Moral feeling (perasaan tentang moral) merupakan jembatan antara pengetahuan tentang moral (moral knowing) dan perbuatan moral (moral action). Fondasi utama dari perasaan tentang moral (moral feeling) adalah kecintaan untuk berbuat baik (loving the good) kecintaan untuk berbuat baik. Inilah yang disebut Piaget sebagai sumber energi yang efektif membuat seseorang mempunyai karakter yang konsisten antara pengetahuan (moral knowing) tentang moral dan perbuatan moral (moral action). Kecintaan anak pada kebaikan (loving the good) merupakan kontrol internal yang paling efektif bagi dirinya. Misal ketika anak dihadapkan pada ajakan temannya untuk bolos sekolah maka dalam dirinya akan tumbuh perasaan bersalah dan malu bila mengikuti ajakan temanya tersebut.

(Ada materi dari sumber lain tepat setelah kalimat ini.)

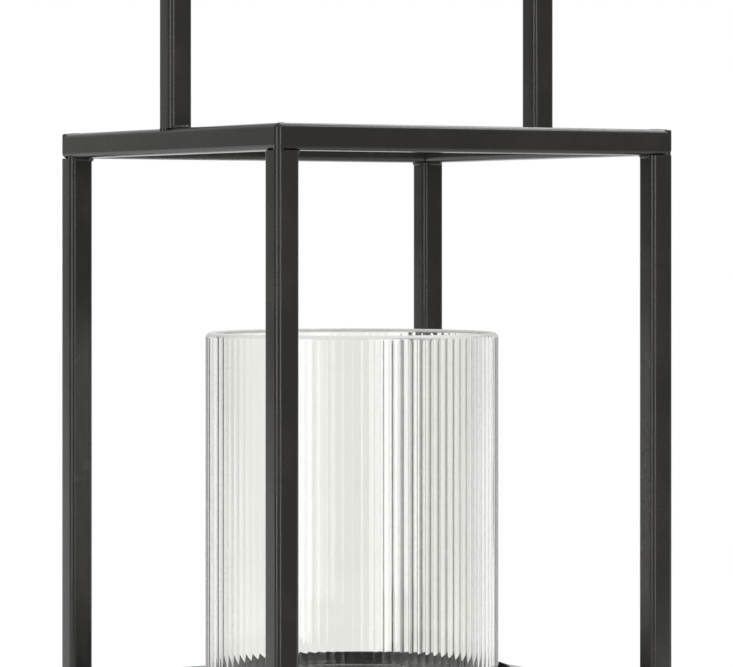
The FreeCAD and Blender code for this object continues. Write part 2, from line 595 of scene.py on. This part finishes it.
for side_x in (-1, 1):
    for side_y in (-1, 1):
        for level, up in ((BASE_TOP, 1), (POST_TOP, -1)):
            inner_x = side_x * (INSIDE - BEAD_SINK)
            inner_y = side_y * (INSIDE - BEAD_SINK)
            height = level + up * BEAD_SINK
            set_bead((inner_x, side_y * TUBE_CENTRE, height), "y", longer=0.94)
            set_bead((side_x * TUBE_CENTRE, inner_y, height), "x", longer=0.9)
    for side_y in (-1, 1):
        beside_leg = side_y * (TUBE_SIDE / 2 + BEAD_SINK) - HANDLE_SHIFT
        set_bead((side_x * TUBE_CENTRE, beside_leg, RING_TOP + BEAD_SINK), "x")
        for face_y in (-1, 1):
            beside = side_y * BEARER_OFFSET + face_y * (TUBE_SIDE / 2 + BEAD_SINK)
            set_bead((side_x * (INSIDE - BEAD_SINK), beside, BASE_BOTTOM + TUBE_SIDE / 2), "z")
print(len(beads), "beads set")

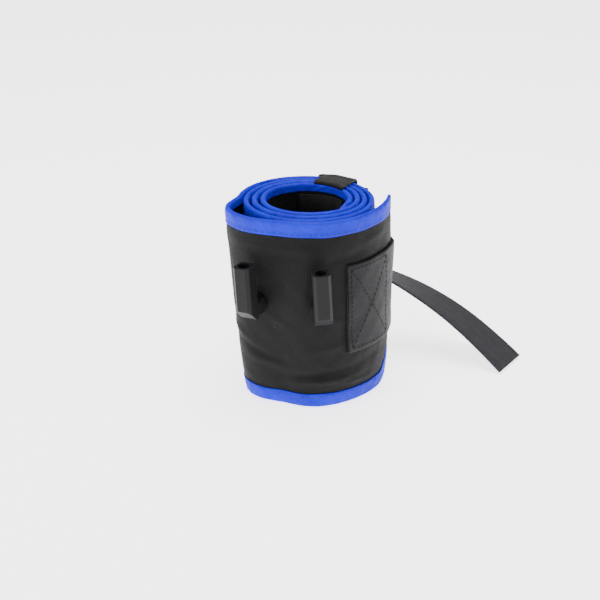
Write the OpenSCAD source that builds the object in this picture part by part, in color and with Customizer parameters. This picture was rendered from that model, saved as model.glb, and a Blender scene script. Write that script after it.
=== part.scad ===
// Rolled padded gait belt with two strap hooks, standing on its edge.
// Origin: middle of the footprint on the floor. +Z up, +Y to the back of the roll.

/* [Belt] */
// Height of the belt standing on its edge
belt_h = 104; // [90:1:130]
// Thickness of the outer cover fabric
cover_t = 0.4; // [0.3:0.1:0.8]
// Thickness of the foam padding
foam_t = 1.9; // [1:0.1:3]
// Thickness of the inner lining
lining_t = 0.3; // [0.2:0.1:0.6]
// Depth of the edge binding, measured from the edge
binding_h = 8; // [5:0.5:14]
// Thickness of the binding tape on each side
binding_t = 0.2; // [0.1:0.1:0.5]
// Thickness of the binding tape over the edge
binding_fold_t = 1; // [0.5:0.1:2]

/* [Roll] */
// Mean radius of the innermost turn
core_r = 20.8; // [17:0.1:30]
// How much wider the coil is from side to side than from front to back
oval = 0.8; // [0:0.1:3]
// How far the turns sit towards the back
back_shift = 0.7; // [0:0.1:2]
// Growth in radius for each turn
turn_pitch = 4; // [3.7:0.1:7]
// Extra growth at the back, taken off at the front
back_pitch = 0.55; // [0:0.05:1]
// Extra growth at the right, taken off at the left
side_pitch = 0.2; // [0:0.05:1]
// Angle where the inner end of the belt lies
inner_angle = -40; // [-60:1:-33]
// Angle where the outer end of the belt lies, whole turns included
outer_angle = 1446; // [1436:1:1452]
// How far the outer turn bulges at its loose fold
fold_rise = 5.5; // [2:0.1:10]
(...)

Perbuatan moral (moral action) merupakan perwujudan dari pengetahuan tentang moral (moral knowing). Perilaku anak harus bermuara pada kesadaran akan manfaat mengamalkan nilai-nilai kebaikan bukan karena takut pada konsekuensi bila melanggarnya. Sehingga alasan seorang anak yang tidak pernah bolos sekolah bukan karena ia takut hukuman dari guru dan orang tuanya. Tetapi karena ia menyadari manfaat tidak bolos sekolah seperti tidak tertinggal pelajaran, keinginan untuk berprestasi di sekolah, ingin membahagiakan kedua orang tua dan lainnya.
Internalisasi nilai-nilai moral yang membentuk karakter anak harus diimbangi dengan kontrol eksternal dari lingkungannya. Seperti pengawasan dari orang tua dan guru. Namun yang paling utama adalah memberikan keteladan (uswatun hasanah).